DIRECTIONS:
Both the line containing "pile_back();" and the line containing "obj.data.transform(world)" are to be reproduced exactly, along with every line between them, and nothing more.

DATA BLOCK:

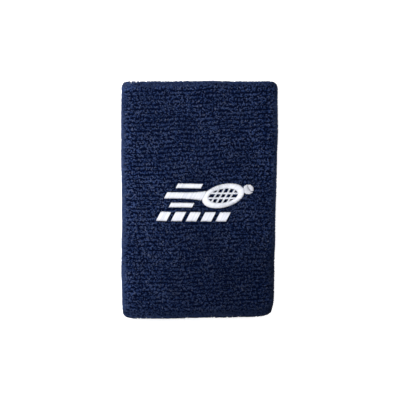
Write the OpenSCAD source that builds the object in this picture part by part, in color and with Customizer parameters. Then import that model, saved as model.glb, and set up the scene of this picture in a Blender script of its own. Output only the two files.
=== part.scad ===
// Sweat wristband for racket sports: a knitted terry tube folded back into itself,
// so that it has two plies, closed by one overlocked seam round the wrist side.
//
// Frame: X across the flat width, Y along the forearm, Z up.
// The back wall rests on Z = 0. The front wall lies over it and carries the embroidery.
// Each wall is a loop of knit in the YZ plane: outer ply, turn at one cuff,
// inner ply and turn at the other cuff. "Depth" is counted inwards from the outer face.

/* [Sleeve] */
// Length along the forearm, cuff to cuff
sleeve_length = 127; // [90:1:150]
// Width across the sleeve when it lies flat
flat_width = 82; // [77:1:100]
// Relaxed gap between the two walls, where the wrist goes
wrist_gap = 6.2; // [6:0.2:14]

/* [Knit] */
// Height of the terry loops
pile_depth = 1.3; // [0.9:0.1:1.8]
// Thickness of the ground knit that holds the loops
ground_thickness = 0.7; // [0.5:0.1:1]
// Space between the outer ply and the inner ply
ply_gap = 1.3; // [1.3:0.1:2]

/* [Elastic] */
// Diameter of one covered elastic yarn
elastic_d = 0.4; // [0.3:0.05:0.4]
// Distance between elastic yarns along the sleeve
elastic_pitch = 4.6; // [2.3:0.1:6]

/* [Seam] */
// Distance between overlock stitches
stitch_pitch = 2.4; // [2:0.1:3]
// Width of the overlock from edge to edge
overlock_width = 3.2; // [2.6:0.1:4]

/* [Embroidery] */
// How far the satin stitch stands above the pile
motif_proud = 0.35; // [0.1:0.05:0.6]
// How far the satin stitch presses into the pile
motif_sunk = 0.8; // [0.4:0.1:0.8]
// Lean of the motif, as sideways travel per unit of height
motif_slant = 0.5; // [0:0.05:0.6]
// Turn of the motif on the sleeve, in degrees
motif_turn = -1.3; // [-3:0.1:3]
// Width of a satin column
satin_width = 2.5; // [1.8:0.1:2.8]

/* [Hidden] */

$fn = 64;
eps = 0.01;

ply = pile_depth + ground_thickness;
wall = 2 * ply + ply_gap;                 // one doubled wall
height = 2 * wall + wrist_gap;            // the relaxed sleeve, lying flat
fold_r = height / 2;                      // outside radius of a side fold
gap_r = wrist_gap / 2;                    // inside radius of a side fold
half_flat = flat_width / 2 - fold_r;      // where the flat wall turns into the fold

edge_w = 0.55;                            // one raw edge of ground knit in the seam
edge_gap = 0.1;                           // between the two raw edges
edge_proud = 0.35;                        // raw edges above the pile
thread_d = 0.4;                           // sewing thread

navy = [0.09, 0.13, 0.25];
navy_dark = [0.06, 0.09, 0.18];
white = [0.93, 0.94, 0.96];

// ---------- knit profiles: first axis along the sleeve, second axis is depth ----------

module stadium(inset) {
    l = sleeve_length - 2 * inset;
    t = wall - 2 * inset;
    translate([-l / 2 + t / 2, inset]) square([l - t, t]);
    for (s = [-1, 1]) translate([s * (l / 2 - t / 2), inset + t / 2]) circle(d = t);
}

module knit_ring(from, to) {
    difference() {
        stadium(from);
        stadium(to);
    }
}

slit = 2 * edge_w + edge_gap;

module pile_profile() {
    difference() {
        knit_ring(0, pile_depth);
        translate([-slit / 2, wall - pile_depth - eps]) square([slit, pile_depth + 2 * eps]);
    }
}

// The two cut edges of the tube meet on the wrist side and stand up through the pile.
module ground_profile() {
    difference() {
        knit_ring(pile_depth, ply);
        translate([-edge_gap / 2, wall - ply - eps]) square([edge_gap, ply + 1]);
    }
    for (s = [-1, 1])
        translate([s * (edge_gap / 2 + edge_w / 2) - edge_w / 2, wall - pile_depth - eps])
            square([edge_w, pile_depth + edge_proud + eps]);
}

// ---------- where each stretch of the sleeve goes ----------

// A flat wall: the profile runs the width between the two side folds.
module flat_run() {
    rotate([90, 0, 90]) linear_extrude(height = 2 * half_flat, center = true) children();
}

module on_front() {
    translate([0, 0, height]) mirror([0, 0, 1]) children();
}

// A side fold: the same profile turned half a revolution about the fold's axis.
module fold_run(side) {
    translate([side * half_flat, 0, fold_r])
        rotate([-90, 0, 0]) rotate([0, 0, side < 0 ? 90 : -90])
            rotate_extrude(angle = 180)
                translate([fold_r, 0]) rotate(90) children();
}

// Puts a small thing at an angle round a side fold. 0 is the back wall's end of the fold
// and 180 is the front wall's. The child is drawn at the origin with +Z pointing inwards.
module round_fold(side, angle, depth) {
    translate([side * half_flat, 0, fold_r])
        rotate([0, -side * angle, 0]) translate([0, 0, -fold_r + depth]) children();
}

// ---------- elastic ----------

elastic_n = floor((sleeve_length - 2 * wall) / elastic_pitch);
function elastic_y(i) = (i - (elastic_n - 1) / 2) * elastic_pitch;
elastic_depths = [ply + elastic_d / 2 + 0.02, wall - ply - elastic_d / 2 - 0.02];

module elastic_flat() {
    for (i = [0 : elastic_n - 1], d = elastic_depths)
        translate([0, elastic_y(i), d]) rotate([0, 90, 0])
            cylinder(d = elastic_d, h = 2 * half_flat, center = true, $fn = 24);
}

module elastic_fold(side) {
    for (i = [0 : elastic_n - 1], d = elastic_depths)
        fold_run(side) translate([elastic_y(i), d]) circle(d = elastic_d, $fn = 24);
}

// ---------- closing seam ----------

stitch_n = floor(2 * half_flat / stitch_pitch);
function stitch_x(i) = (i - (stitch_n - 1) / 2) * stitch_pitch;
fold_angles = [22.5, 67.5, 112.5, 157.5];

// One looper stitch: over the raw edges and down to the pile on both sides.
module looper_stitch() {
    w = overlock_width / 2;
    leg = edge_proud + thread_d;
    rotate([90, 0, 90]) linear_extrude(height = thread_d, center = true)
        polygon([[-w, 0], [-w, leg - 0.12], [-w + 0.12, leg], [w - 0.12, leg], [w, leg - 0.12], [w, 0],
                 [w - thread_d, 0], [w - thread_d, edge_proud], [-w + thread_d, edge_proud], [-w + thread_d, 0]]);
}

needle_y = overlock_width / 2 + 0.35;

module needle_stitch(len) {
    translate([-len / 2, needle_y - 0.15, 0]) cube([len, 0.3, 0.3]);
}

module looper_flat() {
    for (i = [0 : stitch_n - 1])
        translate([stitch_x(i), 0, wall]) looper_stitch();
}

module needle_flat() {
    for (i = [0 : stitch_n - 1])
        translate([stitch_x(i), 0, wall]) needle_stitch(stitch_pitch * 0.75);
}

// ---------- embroidery outlines, seen from above ----------

head_c = [12.6, 2.1];
head_a = 10.2;
head_b = 6.4;

function lean(p) = [p[0] + motif_slant * (p[1] - head_c[1]), p[1]];
function leaned(ps) = [for (p = ps) lean(p)];
function oval(c, a, b, n) = [for (i = [0 : n - 1]) lean([c[0] + a * cos(360 * i / n), c[1] + b * sin(360 * i / n)])];

module placed() {
    rotate(motif_turn) children();
}

module racket_head_2d() {
    placed() difference() {
        polygon(oval(head_c, head_a, head_b, 56));
        polygon(oval(head_c, head_a - satin_width, head_b - satin_width * 0.9, 56));
    }
}

module racket_strings_2d() {
    a = head_a - satin_width - 0.06;
    b = head_b - satin_width * 0.9 - 0.06;
    placed() intersection() {
        polygon(oval(head_c, a, b, 56));
        union() {
            for (x = [-4.2, -1.4, 1.4, 4.2])
                polygon(leaned([[head_c[0] + x - 0.3, -8], [head_c[0] + x + 0.3, -8], [head_c[0] + x + 0.3, 12], [head_c[0] + x - 0.3, 12]]));
            for (y = [-1.3, 1.3])
                translate([0, head_c[1] + y - 0.25]) square([30, 0.5]);
        }
    }
}

module racket_handle_2d() {
    c = head_c[1];
    tip = head_c[0] - head_a - 0.15;
    placed() polygon(leaned([[-17.6, c - 1.4], [-7.5, c - 1.4], [tip - 2.6, c - 1.8], [tip, c - 2.2],
                             [tip - 0.25, c], [tip, c + 2.2], [tip - 2.6, c + 1.8], [-7.5, c + 1.4], [-17.6, c + 1.4]]));
}

module speed_lines_2d() {
    c = head_c[1];
    placed() {
        polygon(leaned([[-14.4, c + 4.1], [-1.4, c + 4.1], [-1.4, c + 6.1], [-14.4, c + 6.1]]));
        polygon(leaned([[-12.6, c - 6.1], [-0.4, c - 6.1], [-0.4, c - 4.1], [-12.6, c - 4.1]]));
    }
}

module ball_2d() {
    placed() difference() {
        translate([25.6, 5.6]) circle(r = 2.5, $fn = 40);
        translate([28.4, 7.6]) difference() {
            circle(r = 3.4, $fn = 48);
            circle(r = 2.85, $fn = 48);
        }
    }
}

dash_n = 5;
dash_pitch = 7.8;
module dash_row_2d() {
    placed() for (i = [0 : dash_n - 1])
        translate([i * dash_pitch, 0])
            polygon(leaned([[-15.4, -11.3], [-9.9, -11.3], [-9.9, -6.9], [-15.4, -6.9]]));
}

module motif_2d() {
    racket_head_2d();
    racket_strings_2d();
    racket_handle_2d();
    speed_lines_2d();
    ball_2d();
    dash_row_2d();
}

module satin() {
    translate([0, 0, height - motif_sunk])
        linear_extrude(height = motif_sunk + motif_proud) children();
}

// ---------- pieces ----------

module pile_back() { color(navy) flat_run() pile_profile(); }

module pile_front() {
    color(navy) difference() {
        on_front() flat_run() pile_profile();
        satin() racket_head_2d();
        satin() racket_strings_2d();
        satin() racket_handle_2d();
        satin() speed_lines_2d();
        satin() ball_2d();
        satin() dash_row_2d();
    }
}

module pile_left_fold() { color(navy) fold_run(-1) pile_profile(); }
module pile_right_fold() { color(navy) fold_run(1) pile_profile(); }

module ground_knit_back() { color(navy_dark) flat_run() ground_profile(); }
module ground_knit_front() { color(navy_dark) on_front() flat_run() ground_profile(); }
module ground_knit_left_fold() { color(navy_dark) fold_run(-1) ground_profile(); }
module ground_knit_right_fold() { color(navy_dark) fold_run(1) ground_profile(); }

module elastic_yarns_back() { color("dimgray") elastic_flat(); }
module elastic_yarns_front() { color("dimgray") on_front() elastic_flat(); }
module elastic_yarns_left_fold() { color("dimgray") elastic_fold(-1); }
module elastic_yarns_right_fold() { color("dimgray") elastic_fold(1); }

module seam_looper_thread_back() { color(navy_dark) looper_flat(); }
module seam_looper_thread_front() { color(navy_dark) on_front() looper_flat(); }
module looper_fold(side) {
    color(navy_dark) for (a = fold_angles) round_fold(side, a, wall) looper_stitch();
}
module seam_looper_thread_left_fold() { looper_fold(-1); }
module seam_looper_thread_right_fold() { looper_fold(1); }

module seam_needle_thread_back() { color(navy_dark) needle_flat(); }
module seam_needle_thread_front() { color(navy_dark) on_front() needle_flat(); }
module needle_fold(side) {
    color(navy_dark) for (a = fold_angles)
        translate([side * half_flat, 0, fold_r]) rotate([0, -side * (a - 16), 0])
            rotate([-90, 0, 0]) rotate([0, 0, 90 - (side < 0 ? 0 : 32)])
                rotate_extrude(angle = 32)
                    translate([gap_r - 0.3, needle_y - 0.15]) square([0.3, 0.3]);
}
module seam_needle_thread_left_fold() { needle_fold(-1); }
module seam_needle_thread_right_fold() { needle_fold(1); }

module motif_racket_head() { color(white) satin() racket_head_2d(); }
module motif_racket_strings() { color(white) satin() racket_strings_2d(); }
module motif_racket_handle() { color(white) satin() racket_handle_2d(); }
module motif_speed_lines() { color(white) satin() speed_lines_2d(); }
module motif_ball() { color(white) satin() ball_2d(); }
module motif_dash_row() { color(white) satin() dash_row_2d(); }

backing_depth = ply + elastic_d + 0.05;
backing_t = 0.2;
bobbin_t = 0.14;

// The stabiliser sheet between the plies, and the underthread that the motif is locked with.
module embroidery_backing() {
    color("whitesmoke") translate([1.5, -1.7, height - backing_depth - backing_t])
        linear_extrude(height = backing_t) {
            square([56, 20], center = true);
            square([50, 26], center = true);
            for (sx = [-1, 1], sy = [-1, 1]) translate([sx * 25, sy * 10]) circle(r = 3);
        }
}

module bobbin_stitches() {
    color(white) translate([0, 0, height - backing_depth - backing_t - bobbin_t])
        linear_extrude(height = bobbin_t) motif_2d();
}

pile_back();
pile_front();
pile_left_fold();
pile_right_fold();
ground_knit_back();
ground_knit_front();
ground_knit_left_fold();
ground_knit_right_fold();
elastic_yarns_back();
elastic_yarns_front();
elastic_yarns_left_fold();
elastic_yarns_right_fold();
seam_looper_thread_back();
seam_looper_thread_front();
seam_looper_thread_left_fold();
seam_looper_thread_right_fold();
seam_needle_thread_back();
seam_needle_thread_front();
seam_needle_thread_left_fold();
seam_needle_thread_right_fold();
motif_racket_head();
motif_racket_strings();
motif_racket_handle();
motif_speed_lines();
motif_ball();
motif_dash_row();
bobbin_stitches();
embroidery_backing();
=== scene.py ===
"""The looks of the sweat wristband: loop pile, ground knit, elastic, closing seam and satin-stitch motif.

Everything is worked out in millimetres in the part's own frame and scaled to metres when a mesh is made.
The sleeve is unrolled into three coordinates: p runs round the wrist, t runs along the knit (outer ply, cuff,
inner ply, cuff) and h is the height above the ground knit. fold() turns them into x, y, z.
"""

import math

import bpy
import numpy as np
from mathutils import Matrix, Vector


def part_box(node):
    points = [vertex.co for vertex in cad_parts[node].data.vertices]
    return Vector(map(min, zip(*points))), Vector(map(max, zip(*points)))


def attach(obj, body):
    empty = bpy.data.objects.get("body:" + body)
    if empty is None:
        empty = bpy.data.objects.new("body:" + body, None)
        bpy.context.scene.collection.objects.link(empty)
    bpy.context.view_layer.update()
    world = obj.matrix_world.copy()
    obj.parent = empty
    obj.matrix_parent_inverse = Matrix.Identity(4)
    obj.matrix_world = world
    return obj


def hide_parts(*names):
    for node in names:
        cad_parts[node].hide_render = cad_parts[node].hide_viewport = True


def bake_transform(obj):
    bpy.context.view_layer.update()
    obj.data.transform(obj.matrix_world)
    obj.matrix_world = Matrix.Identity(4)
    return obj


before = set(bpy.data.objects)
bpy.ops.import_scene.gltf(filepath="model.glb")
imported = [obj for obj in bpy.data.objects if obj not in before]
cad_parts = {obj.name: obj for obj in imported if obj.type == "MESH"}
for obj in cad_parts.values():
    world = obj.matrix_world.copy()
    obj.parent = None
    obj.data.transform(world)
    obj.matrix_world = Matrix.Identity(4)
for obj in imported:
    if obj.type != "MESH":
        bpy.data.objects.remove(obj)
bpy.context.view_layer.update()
rng = np.random.default_rng(20)

# ---------------------------------------------------------------- sizes, read from the CAD nodes, in mm


def box(node):
    lo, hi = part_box(node)
    return np.array(lo) * 1000, np.array(hi) * 1000


front_lo, front_hi = box("pile_front")
back_lo, back_hi = box("pile_back")
knit_lo, knit_hi = box("ground_knit_back")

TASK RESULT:
pile_back();
pile_front();
pile_left_fold();
pile_right_fold();
ground_knit_back();
ground_knit_front();
ground_knit_left_fold();
ground_knit_right_fold();
elastic_yarns_back();
elastic_yarns_front();
elastic_yarns_left_fold();
elastic_yarns_right_fold();
seam_looper_thread_back();
seam_looper_thread_front();
seam_looper_thread_left_fold();
seam_looper_thread_right_fold();
seam_needle_thread_back();
seam_needle_thread_front();
seam_needle_thread_left_fold();
seam_needle_thread_right_fold();
motif_racket_head();
motif_racket_strings();
motif_racket_handle();
motif_speed_lines();
motif_ball();
motif_dash_row();
bobbin_stitches();
embroidery_backing();
=== scene.py ===
"""The looks of the sweat wristband: loop pile, ground knit, elastic, closing seam and satin-stitch motif.

Everything is worked out in millimetres in the part's own frame and scaled to metres when a mesh is made.
The sleeve is unrolled into three coordinates: p runs round the wrist, t runs along the knit (outer ply, cuff,
inner ply, cuff) and h is the height above the ground knit. fold() turns them into x, y, z.
"""

import math

import bpy
import numpy as np
from mathutils import Matrix, Vector


def part_box(node):
    points = [vertex.co for vertex in cad_parts[node].data.vertices]
    return Vector(map(min, zip(*points))), Vector(map(max, zip(*points)))


def attach(obj, body):
    empty = bpy.data.objects.get("body:" + body)
    if empty is None:
        empty = bpy.data.objects.new("body:" + body, None)
        bpy.context.scene.collection.objects.link(empty)
    bpy.context.view_layer.update()
    world = obj.matrix_world.copy()
    obj.parent = empty
    obj.matrix_parent_inverse = Matrix.Identity(4)
    obj.matrix_world = world
    return obj


def hide_parts(*names):
    for node in names:
        cad_parts[node].hide_render = cad_parts[node].hide_viewport = True


def bake_transform(obj):
    bpy.context.view_layer.update()
    obj.data.transform(obj.matrix_world)
    obj.matrix_world = Matrix.Identity(4)
    return obj


before = set(bpy.data.objects)
bpy.ops.import_scene.gltf(filepath="model.glb")
imported = [obj for obj in bpy.data.objects if obj not in before]
cad_parts = {obj.name: obj for obj in imported if obj.type == "MESH"}
for obj in cad_parts.values():
    world = obj.matrix_world.copy()
    obj.parent = None
    obj.data.transform(world)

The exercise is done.